In two of today's readings (I Cor. 11: 23-29 and John 6: 47-58), we encounter Saint Paul warning of the serious importance of discerning the Presence of Christ's Body and Blood in the Eucharist, and Jesus offering an extended sermon on his Real Presence under the appearances of bread and wine.
Such belief has never been questioned in the Oriental Church, and was not called into question in the Western Church until the twelfth century. In response to inchoate heresy, Saints, scholars and ordinary faithful rose up to defend eucharistic faith. Coming out of that disturbance in the force, a mystical nun named Julianna in the following century had a vision in which she saw a bright moon and a black dot on its face. She discerned that the moon was the panoply of beautiful feasts in the Church's annual cycle and the black dot was the failure to dedicate a special feast to Christ's sacred Presence in the Eucharist. As a result of her efforts, the Church began to celebrate the Feast of Corpus Christi (Body of Christ) on the Thursday or Sunday following Trinity Sunday.
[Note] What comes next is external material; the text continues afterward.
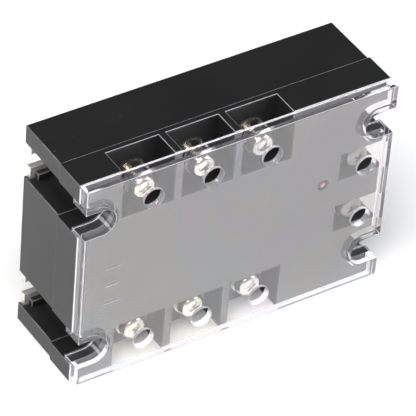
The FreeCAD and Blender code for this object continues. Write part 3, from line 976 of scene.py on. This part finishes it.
def add_washer(terminal, turn, kind):
    arc, closed, climb = KINDS[kind]
    node = terminal.format(kind)
    centre, size = middle_of(node)
    values = {
        "Middle Radius": (size.x + WASHER_BORE) / 4 - CLEAR,
        "Width": (size.x - WASHER_BORE) / 2, "Thickness": size.y - climb - 2 * CLEAR,
        "Round": WASHER_ROUND, "Sweep": arc, "Closed": closed, "Climb": climb,
        "Turn": 2.2 * turn + 1.0, "Seat": tuple(centre),
        "Material": metal_for(terminal, washer_steel),
    }
    stands_for(grown(node + "_made", RING, values), node)


print(len(KINDS), "kinds of washer")

# %% [markdown]
# Each terminal gets its screw and two washers where the model has them. The screws were driven
# by hand, so each cross stands at its own angle. Each made piece rides on the body of the node
# that it replaces.

# %% Every terminal's fastening
TURNS = (0.55, 1.25, 0.2, 0.95, 0.35, 0.7, 1.1, 0.45)

for terminal, turn in zip(TERMINALS, TURNS):
    add_screw(terminal, turn)
    for kind in KINDS:
        add_washer(terminal, turn, kind)

# %% [markdown]
# The terminal posts are turned parts with a square foot. Only their round tops show in the bays,
# so a rounded copy of the solid is enough, and the rings round them are painted shade in their
# material.

# %% Terminal posts
POST_ROUND = 0.00015

for terminal in TERMINALS:
    node = terminal.format("terminal")
    shape = round_edges(merged_copy(node), POST_ROUND)
    stands_for(as_piece(shape, node + "_made", post_nickel), node)

# %% [markdown]
# ## Inside the housing
#
# The pieces inside keep their engineering shapes, because nobody sees them until the relay is
# taken apart. They still get real finishes. Most are a mottle of two colours. The board is solder
# mask with its copper showing faintly through. The indicator lamp is a pale core in a dark ring.

# %% Finishes of the inner pieces
FINE_DEPTH = 0.00001


def simple(first, second, scale, rough, depth=FINE_DEPTH, metal=0.0):
    """A mottle of two colours, with a finer noise in its roughness and its bumps."""
    def paint(board):
        cloud, fine = noise(board, scale, 4.0), noise(board, scale * 9, 3.0)
        colour = board.blend(board.between(cloud, 0.3, 0.7), first, second)
        inputs = {
            "Base Color": colour, "Metallic": metal, "Roughness": rough + 0.15 * (fine - 0.5),
            "Normal": bumped(board, fine, depth, 0.4),
        }
        return board.node("ShaderNodeBsdfPrincipled", inputs=inputs)
    return paint


def circuit_board(board):
    tracks = board.node(
        "ShaderNodeTexBrick", {"offset": 0.37},
        {
            "Vector": board.node(
                "ShaderNodeMapping",
                inputs={"Vector": place_of(board), "Rotation": (math.pi / 2, 0, 0)},
            ),
            "Color1": (0.02, 0.16, 0.06, 1), "Color2": (0.015, 0.12, 0.05, 1),
            "Mortar": (0.05, 0.30, 0.10, 1), "Scale": 260.0, "Mortar Size": 0.05,
        },
    )
    weave = noise(board, 1400.0)
    inputs = {
        "Base Color": board.blend(0.2 * weave, tracks, (0.01, 0.08, 0.03, 1)),
        "Roughness": 0.28 + 0.2 * weave, "Normal": bumped(board, weave, FINE_DEPTH, 0.3),
    }
    return board.node("ShaderNodeBsdfPrincipled", inputs=inputs)


LAMP = middle_of("status_led")[0]
CORE_STARTS, CORE_FULL = 0.0011, 0.0004


def lamp_lens(board):
    """Coloured by the distance from the lamp's axis, which lies along Y."""
    ripple = noise(board, 700.0, 3.0)
    apart = board.node("ShaderNodeSeparateXYZ", inputs={0: place_of(board)})
    out = board.math("SQRT", (apart - LAMP.x) ** 2.0 + (apart.out("Z") - LAMP.z) ** 2.0)
    core = board.between(out, CORE_STARTS, CORE_FULL)
    inputs = {
        "Base Color": board.blend(core, (0.02, 0.012, 0.012, 1), (0.50, 0.30, 0.29, 1)),
        "Roughness": 0.6 - 0.4 * core + 0.1 * ripple, "Coat Weight": 0.5 * core,
        "Normal": bumped(board, ripple, FINE_DEPTH, 0.3),
    }
    return board.node("ShaderNodeBsdfPrincipled", inputs=inputs)


print("finishes ready")

# %% [markdown]
# The record names a material slot for each piece, so one pass over it gives every inner piece the
# finish of its slot.

# %% Inner pieces
INNER = {
    "substrate_ceramic": simple((0.78, 0.77, 0.73, 1), (0.70, 0.69, 0.66, 1), 420.0, 0.6),
    "silicon": simple((0.10, 0.11, 0.14, 1), (0.16, 0.16, 0.18, 1), 300.0, 0.2),
    "copper": simple((0.72, 0.36, 0.22, 1), (0.48, 0.22, 0.13, 1), 240.0, 0.32, metal=1.0),
    "board_green": circuit_board,
    "component_black": simple((0.02, 0.02, 0.022, 1), (0.035, 0.035, 0.035, 1), 500.0, 0.5),
    "resistor_body": simple((0.42, 0.36, 0.26, 1), (0.50, 0.44, 0.33, 1), 380.0, 0.45),
    "capacitor_film": simple((0.62, 0.40, 0.06, 1), (0.55, 0.34, 0.05, 1), 200.0, 0.35),
    "lamp_red": lamp_lens,
    "gel": simple((0.42, 0.42, 0.40, 1), (0.50, 0.50, 0.47, 1), 90.0, 0.3, 0.00006),
}
FINISHES = {slot: surface_of(slot + "_finish", paint) for slot, paint in INNER.items()}
kept = 0
for entry in frame["record"]["subparts"]:
    if entry["material_slot"] in FINISHES:
        for place in frame["nodes"][entry["node"]].material_slots:
            place.material = FINISHES[entry["material_slot"]]
        kept += 1
print(kept, "inner pieces finished")

# %% [markdown]
# The engineering model's box was measured at the start, as `CAD_BOX`. The visual model
# may not outgrow the engineering one.

# %% End
print("scene built")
The central ritual of the Church whereby we celebrate who we are and receive empowerment goes back to the "Lord's Supper." There Jesus took bread, blessed it, broke it, declared it his Body, and gave it out. Then he took wine, blessed it, declared it his Blood, and gave it out. Then he ordained his successors to repeat the ritual forever: "Do this as a memorial of me."
Belief in Christ's abiding real presence at Mass is a core Catholic belief. It is held in the three great branches of the historic Church: Roman, Anglican (Episcopal), and Orthodox. That Church is served by bishops, priests and deacons in apostolic succession. It holds to Catholic Faith which may be defined as the faith coming down from the apostles, reflected in Scripture, clarified by seven true Ecumenical Councils, and summed up in the Creeds.
Moreover, the Anglican expression grew out of a constitutional reformation in England focused on ending papal tyranny in the Kingdom. but not interested in joining the continental reformation in discarding the faith, doctrine, discipline, and worship of the ancient Church. Thus the English retained Catholic Faith, reformed things that really needed reform (like clerical celibacy and the denial of the Chalice to lay people). The result was a Communion which was Catholic, reformed, and inclusive, cutting across lines of theological and liturgical preference, and discerning God's revelation through Scripture, Tradition, and Reason. In time we developed into a worldwide association of thirty-eight national churches and affiliated bodies, comprising eighty-five million Christians.